# securing bsnl  wi fi connection



## andy_65_in (Aug 4, 2013)

im using a bsnl bbnd connection in wi fi mode.my neighbour who stays on the top floor telle me that he frequently gets my wi fi signals.how do i  secure my wi fi connection im using a siemens sl2-141 modem


----------



## theterminator (Aug 4, 2013)

Your Wi-Fi network signals will ofcourse be received because your neighbour is within the range of your router. Nothing to panic. But you do need to create a password for your wifi network so that only those who know the password, are able to use your network. If you don't create a password then your network is 'open' & can be used by literally anyone who receives your signal. So, make sure you have a password for your network & a strong one like a combination of letters,numbers & symbols.


----------



## andy_65_in (Aug 4, 2013)

i have a pasword fior my wifi which is programmed-its a key for the wi fi secuirty-does it mean that my neighbour cant use my connection even if he gets its signal.also what if i use the modem in the direct mode with a rj 15 cable


----------



## theterminator (Aug 4, 2013)

If you have a password then its a guarantee that nobody , that even includes you, will be able to access your wifi network unless they know the password. If you use modem directly via cable then your connection is no longer wireless hence there will be no signal. A signal is only broadcasted in case of Wireless connection (Wi-Fi = Wireless Fidelity). Connecting modem directly will be called a Wired Connection. Wired Connection is safer than Wireless but if you have a mobile/tablet with Wi-Fi capability then use Wireless (wifi) so that you can use distribute your single internet connection across devices that you own.

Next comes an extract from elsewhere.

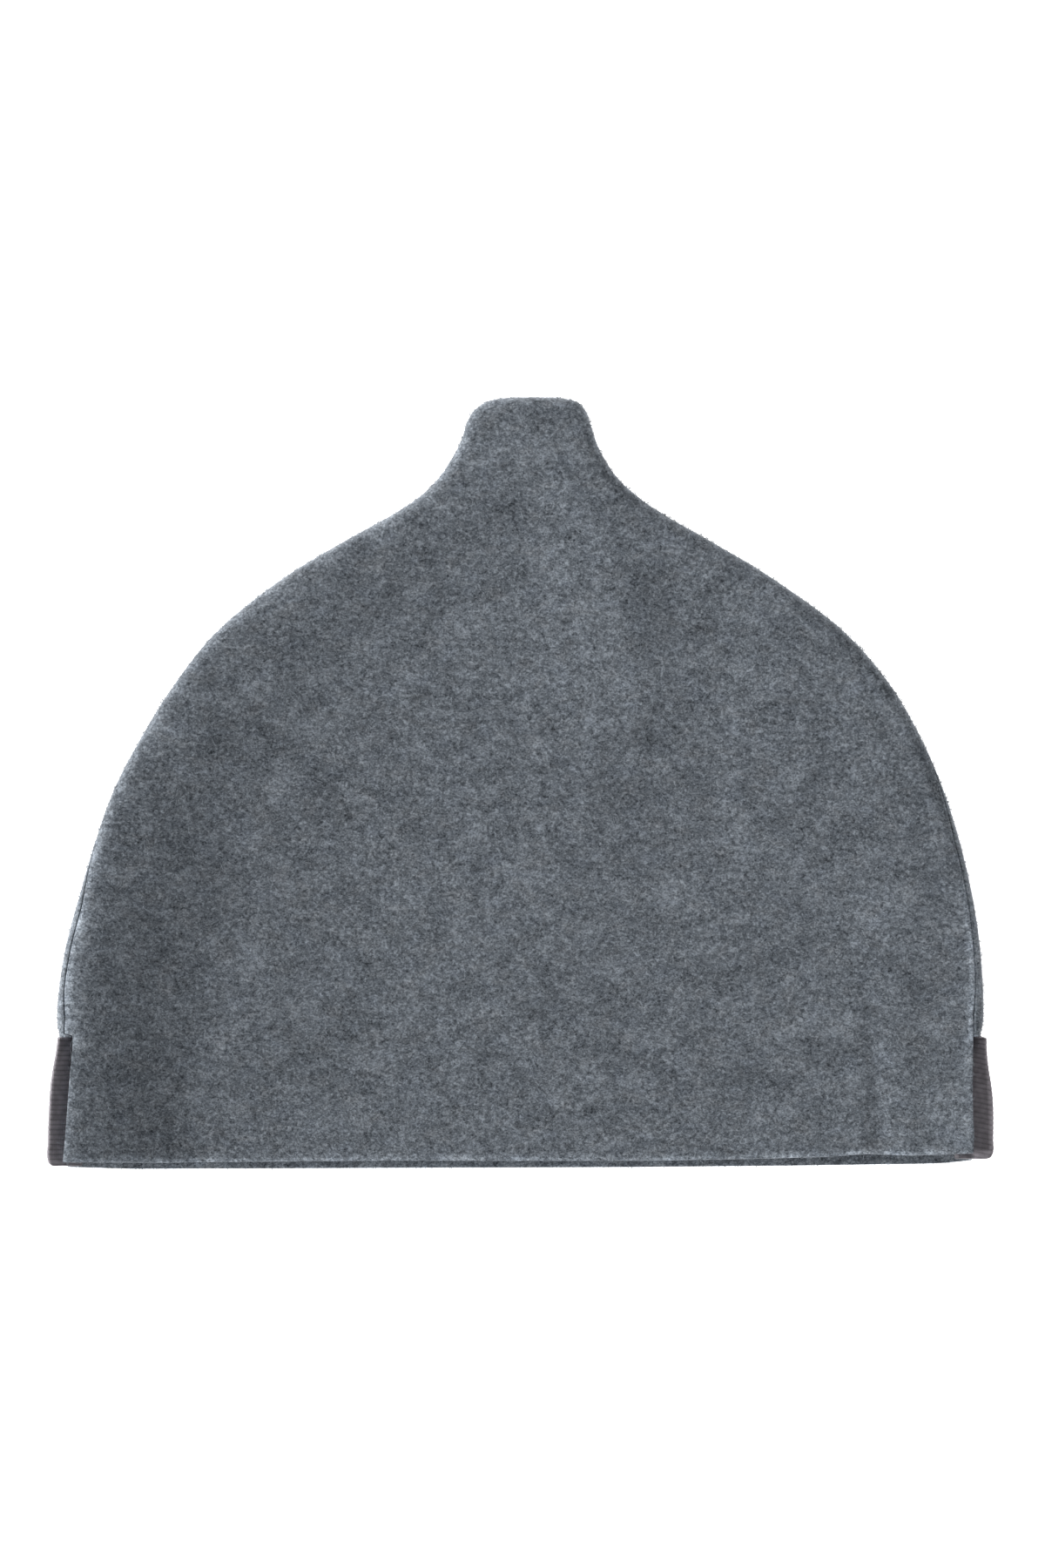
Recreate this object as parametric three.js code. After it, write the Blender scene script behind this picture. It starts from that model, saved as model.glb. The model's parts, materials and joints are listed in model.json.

If you have a password then its a guarantee that nobody , that even includes you, will be able to access your wifi network unless they know the password. If you use modem directly via cable then your connection is no longer wireless hence there will be no signal. A signal is only broadcasted in case of Wireless connection (Wi-Fi = Wireless Fidelity). Connecting modem directly will be called a Wired Connection. Wired Connection is safer than Wireless but if you have a mobile/tablet with Wi-Fi capability then use Wireless (wifi) so that you can use distribute your single internet connection across devices that you own.


----------



## andy_65_in (Aug 4, 2013)

hi terminator how do i recheck that my password is encrypted or working


----------



## theterminator (Aug 4, 2013)

Delete the network from your PC & add it again. If you're not able to do that tell us which operating system you're using.


----------



## andy_65_in (Aug 4, 2013)

theterminator said:


> Delete the network from your PC & add it again. If you're not able to do that tell us which operating system you're using.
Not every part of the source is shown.